Essas mesmas, com os “quatro grandes”. que naquela altura ainda incluía os Pasteis (que nos meus “campeonatos” acabavam sempre em segundo, a frente das outras duas equipas criminosas, equipas que curiosamente passavam o campeonato todo sem jogar entre elas (eu lá ia perder tempo num jogo entre Porco e Lampiões)

Também fiz varias equipas, a diferença é que eu “pintava” as cores das camisolas e os nomes dos jogadores (sacados d’A Bola que o meu cota me comprava), aliás na altura do Mundial de 82 até fiz selecções e tudo ;D

Também era sócio, aliás tu também deves ter tido um daqueles cartões que ainda diziam infantil, lembras-te?

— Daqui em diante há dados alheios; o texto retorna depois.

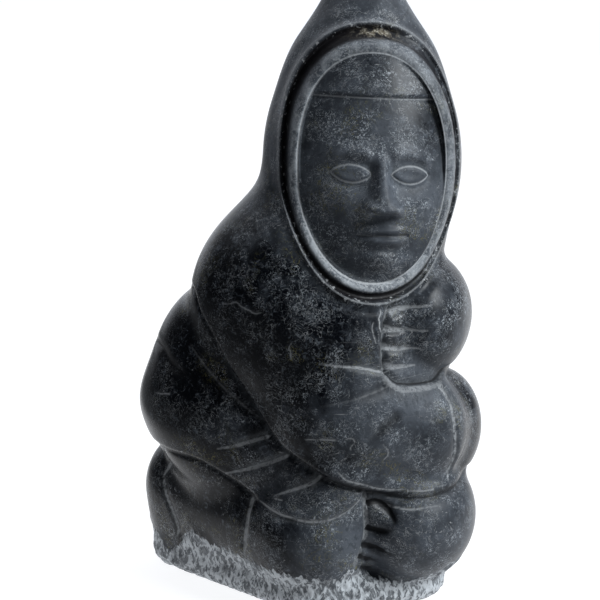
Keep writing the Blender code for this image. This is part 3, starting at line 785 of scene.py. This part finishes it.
marks = most(scratches((0.3, 0.4, 0.2), 0.70), scratches((0.1, 1.3, 0.9), 0.71))
base = tint(times(marks, 0.7), base, SCRATCHED)

# dust: in hollows, in the cuts, and as a thin thread along the bottom of each cut; painted shade
# darkens the cuts, and a painted shadow line runs along those that hold no dust
gather = step_between(cloud(2.6, 4, 0.7), 0.30, 0.62)
hollows = times(kept("hollow"), gather)
soft_dust = times(kept("pale"), gather)
lines = [(near_zero(kept(name), 0.18, 0.62), kept(name + "_dust"))
         for name in ("thread_a", "thread_b")]
thread = times(most(*[times(line, dust) for line, dust in lines]), step_between(grit, 0.2, 0.5),
               step_between(gather, 0.1, 0.7, 0.35, 1.0))
painted_shadow_line = most(*[times(line, dust, -1.0) for line, dust in lines])
# painted shade in the cuts
base = tint(times(kept("shade"), 0.72), base, CUT_SHADE)
base = tint(times(hollows, 0.35), base, HOLLOW_DUST)
base = tint(times(soft_dust, 0.65), base, CUT_DUST)
base = tint(times(thread, 0.85), base, THREAD)
# a painted shadow line along the cuts that hold no dust
base = tint(times(painted_shadow_line, 0.9), base, PAINTED_CUT_SHADOW)

# the hood's groove is darkened by a painted shadow, the roll is dull and dusty, with painted light
# low on its left and painted shade towards its top, and the fine lines hold dust
rim, groove, lining = kept("rim"), kept("groove"), kept("lining")
groove_shadow, roll_dust_and_shade, face_skin = kept("groove_shadow"), kept("roll_dust_and_shade"), kept("skin")
roll = times(step_between(groove, 0.6, 2.2), step_between(lining, 0.6, -0.4))
base = tint(times(groove_shadow, 0.95), base, GROOVE_PAINTED_SHADOW)
rubbed = tint(step_between(mottle, 0.38, 0.62), ROLL_WORN, ROLL_RUBBED)
rubbed = tint(times(step_between(grit, 0.5, 0.62), 0.6), rubbed, ROLL_DUST)
base = tint(times(roll, roll_dust_and_shade), base, rubbed)
under_fringe = math_of("ADD", kept("fringe"), 0.7)
fine = most(times(near_zero(rim, 0.1, 0.5), 0.35),
            times(near_zero(lining, 0.15, 0.5), math_of("ADD", roll_dust_and_shade, 0.2)),
            times(near_zero(kept("lids"), 0.15, 0.6), 0.6),
            times(near_zero(under_fringe, 0.1, 0.5), face_skin, 0.45),
            times(near_zero(kept("lips"), 0.1, 0.5), face_skin, 0.3))
fine = times(fine, step_between(grit, 0.15, 0.5))
base = tint(times(fine, 0.85), base, FINE_DUST)
residue = times(kept("residue"), step_between(cloud(2.4, 3, 0.7), 0.42, 0.58))
base = tint(residue, base, tint(step_between(grit, 0.4, 0.7), CRUST_BROWN, CRUST_PALE))
chips = times(near_zero(math_of("ADD", rim, -0.3), 0.9, 2.0),
              step_between(cloud(2.0, 2, 0.6), 0.60, 0.66))
base = tint(chips, base, CHIP)


def marks_leaning(lean):
    """Short marks, a few times as long as wide, that lean from the upright by an angle: noise in
    coordinates that are turned and then drawn out along one of them."""
    made = node("ShaderNodeMapping", vector_type="TEXTURE")
    tree.links.new(place, made.inputs["Vector"])
    made.inputs["Rotation"].default_value = (0, lean, 0)
    made.inputs["Scale"].default_value = (1, 1, 3)
    return step_between(cloud(1.7, 2, 0.6, 0.4, made.outputs["Vector"]), 0.49, 0.58)


# the snow: white-bruised strokes over darker stone, with a ragged upper edge, and fainter strokes
# in the painted shade
strike = times(most(marks_leaning(0.5), marks_leaning(-0.4), times(kept("stroke"), 0.5)),
               step_between(bloom_and_painted_light_at, -0.45, 0.0, 0.6, 1.0))
bruise = tint(strike, UNSTRUCK, BRUISED)
bruise = tint(times(step_between(grit, 0.42, 0.75), 0.5), bruise, STONE_DUST)
bruise = tint(times(step_between(mottle, 0.50, 0.66), 0.6), bruise, DARK_STONE)
ragged = step_between(math_of("ADD", kept("snow"), times(around_half(flecks), 0.5)), 0.3, 0.65)
base = tint(ragged, base, bruise)
tree.links.new(base, shader.inputs["Base Color"])

# how rough: waxed stone is glossy, and each kind of dust, bruise or painted shadow adds its own
# dullness
WAXED_ROUGH, DULL_ROUGH, ROUGHEST = 0.26, 0.48, 0.85
rough = step_between(bloom_and_painted_light, 0.0, 1.0, WAXED_ROUGH, DULL_ROUGH)
for share, more in ((specks, 0.20), (hollows, 0.20), (soft_dust, 0.20), (thread, 0.25),
                    (groove_shadow, 0.02), (roll, 0.12), (residue, 0.25), (ragged, 0.35),
                    (painted_shadow_line, 0.2)):
    rough = math_of("ADD", rough, times(share, more))
rough = math_of("MINIMUM", rough, ROUGHEST)
tree.links.new(rough, shader.inputs["Roughness"])

# fine relief: the grain, and scratches, threads and strokes cut in, with the crust standing up
grain = times(math_of("ADD", times(grit, 0.6), mottle), math_of("ADD", times(ragged, 3.0), 0.3))
relief = math_of("ADD", grain, times(marks, -0.5))
relief = math_of("ADD", relief, times(most(thread, fine), -2.0))
relief = math_of("ADD", relief, times(residue, 2.0))
relief = math_of("ADD", relief, times(strike, ragged, -3.0))
dent = node("ShaderNodeBump")
dent.inputs["Distance"].default_value = 0.0003      # metres
dent.inputs["Strength"].default_value = 0.4
tree.links.new(relief, dent.inputs["Height"])
tree.links.new(dent.outputs["Normal"], shader.inputs["Normal"])

mesh.materials.append(polish)
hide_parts("carved_figure")
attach(carving, "root")


# The studio: one large sheet of pale paper, glowing white round the stone and behind it and falling
# off to grey ahead of it and on its left. A bright wall and ceiling stand behind, the room ahead is
# dim, and one soft box hangs up on the right. These lengths are in metres.

FLOOR = 6.0                     # half the side of the paper
PAPER_GREY = 0.25
PAPER_GLOW = 0.9
floor_mesh = bpy.data.meshes.new("studio_floor")
floor_mesh.from_pydata([(-FLOOR, -FLOOR, 0), (FLOOR, -FLOOR, 0), (FLOOR, FLOOR, 0),
                        (-FLOOR, FLOOR, 0)], [], [(0, 1, 2, 3)])
floor = bpy.data.objects.new("studio_floor", floor_mesh)
bpy.context.collection.objects.link(floor)
paper = bpy.data.materials.new("glowing_paper")
paper.use_nodes = True
tree = paper.node_tree
sheet = tree.nodes["Principled BSDF"]
# the paper itself is grey; its white round the stone is a painted glow, though it is no lamp
sheet.inputs["Base Color"].default_value = (PAPER_GREY, PAPER_GREY, PAPER_GREY, 1)
sheet.inputs["Roughness"].default_value = 0.9
sheet.inputs["Specular IOR Level"].default_value = 0.0
sheet.inputs["Emission Color"].default_value = (0.98, 0.99, 1.01, 1)


def directions(coordinates):
    """The three parts of a kind of coordinates, each on its own."""
    made = node("ShaderNodeSeparateXYZ")
    tree.links.new(node("ShaderNodeTexCoord").outputs[coordinates], made.inputs["Vector"])
    return made.outputs


# the glow's left edge runs outwards towards the back
paper_x, paper_y, _ = directions("Object")
from_left = math_of("ADD", paper_x, times(math_of("MAXIMUM", paper_y, 0.0), 0.22))
glow = times(step_between(from_left, -0.21, -0.13), step_between(paper_y, -0.15, -0.03), PAPER_GLOW)
tree.links.new(glow, sheet.inputs["Emission Strength"])
floor_mesh.materials.append(paper)

lamp = bpy.data.lights.new("right_box", "AREA")
lamp.shape = "DISK"
lamp.size = 0.6
lamp.energy = 17
lamp.color = (0.94, 0.98, 1.0)
soft_box = bpy.data.objects.new("right_box", lamp)
bpy.context.collection.objects.link(soft_box)
soft_box.location = (0.85, -0.45, 0.85)
CHEST = (0, 0, 0.12)
aim = np.array(CHEST) - np.array(soft_box.location)
soft_box.rotation_euler = (math.acos(-aim[2] / np.linalg.norm(aim)), 0,
                           math.atan2(aim[1], aim[0]) - math.pi / 2)

world = bpy.data.worlds.new("bright_studio")
world.use_nodes = True
tree = world.node_tree
room_x, room_y, room_z = directions("Generated")
wall = step_between(room_y, 0.6, 0.95, 0.045, 1.05)
ceiling = times(step_between(room_z, 0.3, 0.8, 0.0, 1.8), step_between(room_y, -0.4, 0.3),
                step_between(room_x, -0.85, -0.35, 0.3, 1.0))
right_wall = step_between(room_x, 0.35, 0.95, 0.0, 0.16)
room = tree.nodes["Background"]
room.inputs["Color"].default_value = (0.96, 1.0, 1.07, 1)
brightness = math_of("ADD", math_of("ADD", wall, ceiling), right_wall)
tree.links.new(brightness, room.inputs["Strength"])
bpy.context.scene.world = world


# The camera stands a little above the figure's chest, straight ahead of it, and looks down on it by
# ten degrees, as the photograph does.

EYE_RISE = math.radians(10)
EYE_REACH = 0.700               # in metres
EYE_AIM = np.array([-4.8, 0, 116.0])        # the middle of the picture, in parts of the height
FILM_WIDTH = 36.0
PICTURE_WIDTH, PICTURE_FOCUS = 600, 1750    # in pixels
aim_at = low + (EYE_AIM - own_low) * (high - low) / (own_high - own_low)
camera = bpy.data.cameras.new("photo_camera")
camera.sensor_width = FILM_WIDTH
camera.lens = FILM_WIDTH * PICTURE_FOCUS / PICTURE_WIDTH
viewer = bpy.data.objects.new("photo_camera", camera)
bpy.context.collection.objects.link(viewer)
viewer.location = aim_at + EYE_REACH * np.array([0, -math.cos(EYE_RISE), math.sin(EYE_RISE)])
viewer.rotation_euler = (math.pi / 2 - EYE_RISE, 0, 0)
bpy.context.scene.camera = viewer
bpy.context.scene.view_settings.view_transform = "Standard"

Mais uma vez um texto excepcional do Jaimitos, na senda do que já nos vem habituando, muitos parabens.
Incrivel a quantidade de gente que se revê nos escritos do Jaimitos, o que demostra a enormidade do nosso Sporting e o modo como a grande generalidade anda descontente com este estado de coisas.
Moro numa aldeia perto da Capital, esta é uma terra de Sportinguistas, tanto assim que o clube cá da terra, não é " associação desportiva e recreativa, nem união desportiva, nem não sei quantos futebol clube, não o Clube chama-se Sporting Clube do L…
Lembro-me que quando eu era mais novo só havia 7 benfiquistas, eram bastante conhecidos, 1º por serem tão poucos e 2º por viverem numa terra do Sporting.
Os tempos mudaram e muito, os mais antigos continuam, sendo do Sporting, mas hoje em dia os jovens já só quase por imposição dos pais e pouco mais é que conseguem entender o que é ser Sporting.
O nosso Clube tem que voltar a ser o que era e com a ajuda de todos nós e com a colaboração do Jaimitos e de outros como ele temos que mudar o actual estado de coisas.